Manuel Velázquez Villaverde was a madrileño, hailing from the heart of the city's Chamartíndistrict, a stone's throw from Real Madrid’s ground. A club member from an early age, he turned out for local sides before graduating to the youth ranks at the Ciudad Deportiva training complex. A champion of Spain with Real’s amateurs (beating Barça in the final), he had loan spells at Rayo and then Málaga, where he’d been sent for his military service, enjoying top-flight promotion there… On completing his service and with the 65-66 season underway, he returned to a Madrid undergoing a changing of the guard – and things weren’t going well. Alfredo Di Stéfano had left, and José Santamaría and Ferenc Puskas were coming to the end of their careers.

After sparkling in friendlies against second-tier teams that Madrid used to organise for their fringe players, he made his debut at Mallorca midway through the league campaign. Real won 5-2, he scored twice, and kept his place from there on in. With him in the side, the new Madrid – the ‘ye-yé’ team – clicked into gear, and went on to win the European Cup that same year.
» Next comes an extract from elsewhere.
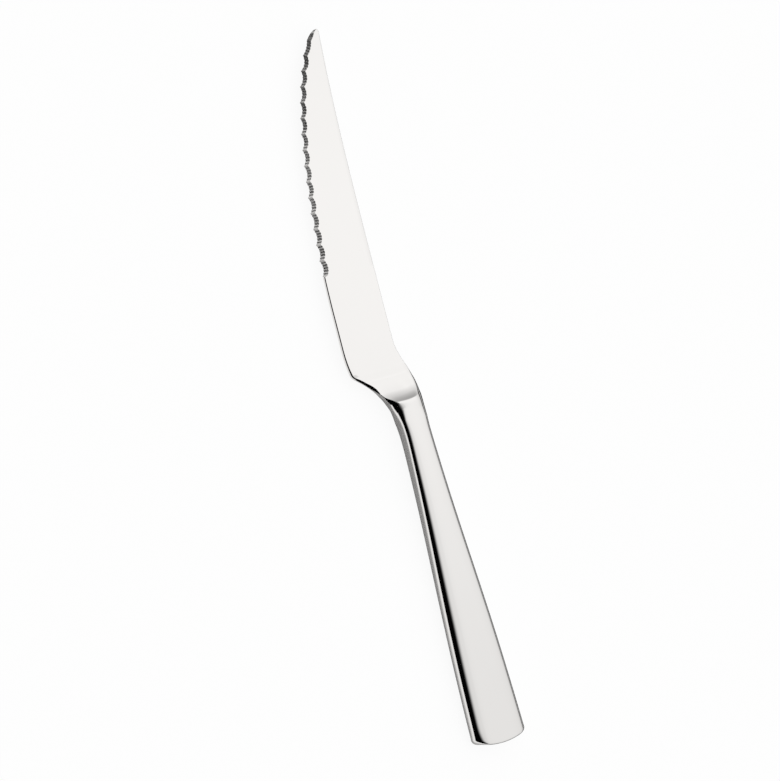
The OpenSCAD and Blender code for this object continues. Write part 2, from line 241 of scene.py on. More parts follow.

His intelligent, pinpoint passing made him the midfield mastermind. He breathed life back into Paco Gento, with his trademark outside-of-the-boot balls around the full-back meeting the run of the great winger, who thanks to Velázquez earned a Spain recall, having been displaced by Carlos Lapetra.

By no means a member of the awkward squad, he was no soft touch either. He gained banking qualifications, learned English and had a well-known fondness for British music, and while hardly a ground-breaker, ended up proving a little too ‘progressive’ for his president Santiago Bernabéu. He didn’t like his hair, or that he wore a moustache. And he liked being contradicted by him even less. So, when the ban on foreign signings was lifted in 73-74, he bought Günter Netzer and handed him the number 10 shirt. Many of us were up in arms. But Velázquez held on to his starting spot, Netzer lasted just three years and he regained his shirt number. Everything back in its rightful place. Today, the Bernabéu will offer him a fantastic tribute. It was a privilege to watch him play.